Sovereign and Sub-Sovereign Debt Restructuring

Project Expert

Brad W. Setser

Senior Fellow

About the Project

Countries borrow too much, often in foreign currency, and sometimes cannot repay on time and in full.  Subdivisions of states—such as territories—also can borrow too much.  Puerto Rico is a recent case in point. The rules for determining how sovereign and sub-sovereign restructuring proceeds, and how any vote on the restructuring terms takes place, are thus of significant importance for the global economy. Recently, a major reform was introduced into the contractual provisions used in most international sovereign bonds to allow all bond holders to vote collectively on restructuring terms. The mechanics of these provisions—called aggregation clauses—are described in a recent paper co-authored with Georgetown’s Anna Gelpern.    But it will take time before these new provisions are in a large share of the outstanding stock of bonds and in the interim, the existing rules either require “bond” by “bond” voting, or do not allow voting on terms at all—potentially complicating needed restructurings.
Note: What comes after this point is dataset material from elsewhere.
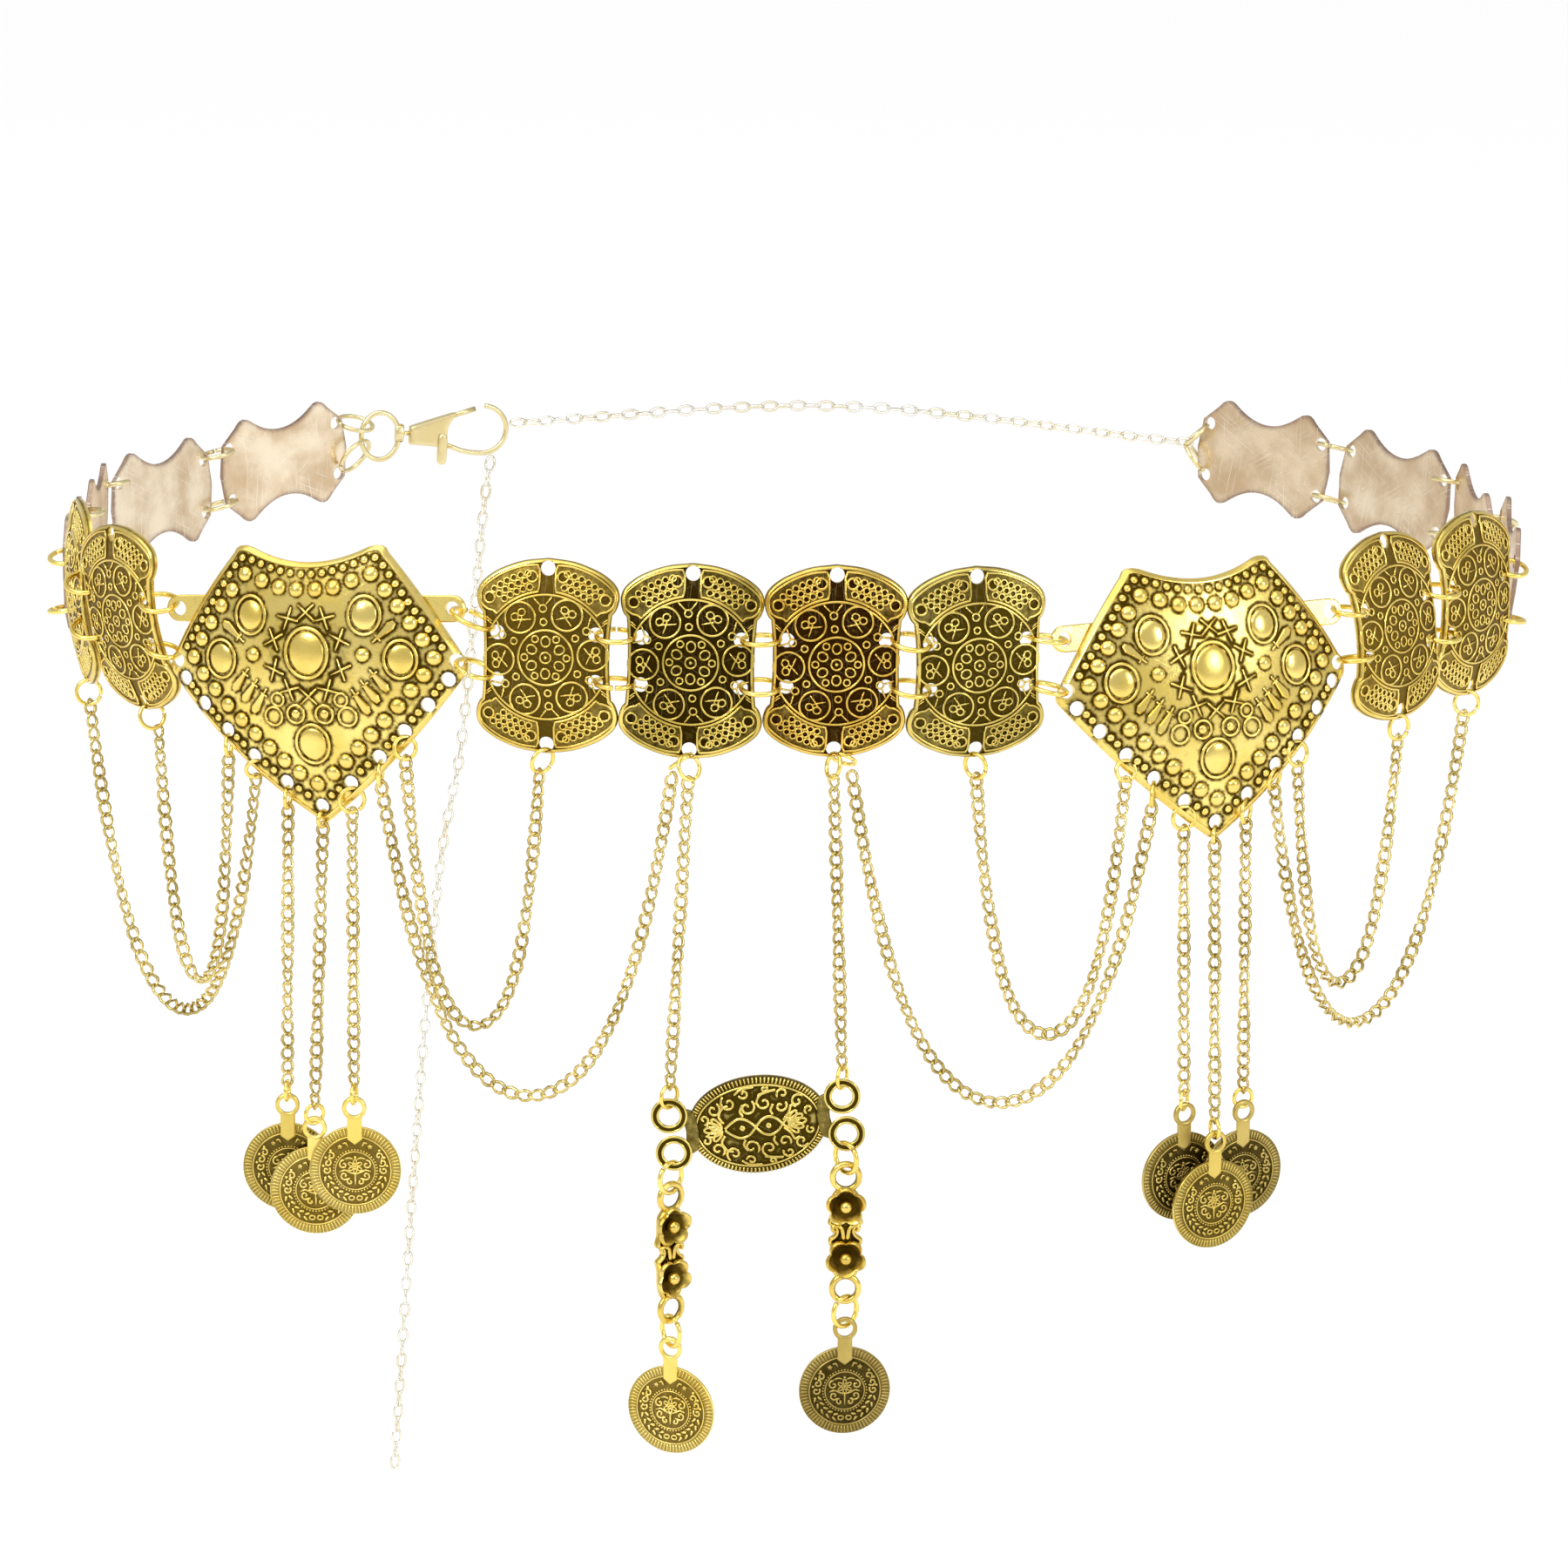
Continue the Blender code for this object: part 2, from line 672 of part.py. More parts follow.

Yet in many ways the frontier of the debate on sovereign debt restructuring isn’t a classic sovereign case, but rather Puerto Rico. The legislation creating Puerto Rico’s oversight board also created two potential processes for restructuring Puerto Rico’s debts—one loosely modelled on the new clauses, and another modelled on Chapter 9 of the U.S. bankruptcy code. The lessons ultimately learned from Puerto Rico will help to shape the broader debate on the right rules for sovereign restructuring for years to come—with the initial lessons the subject of a forthcoming research paper.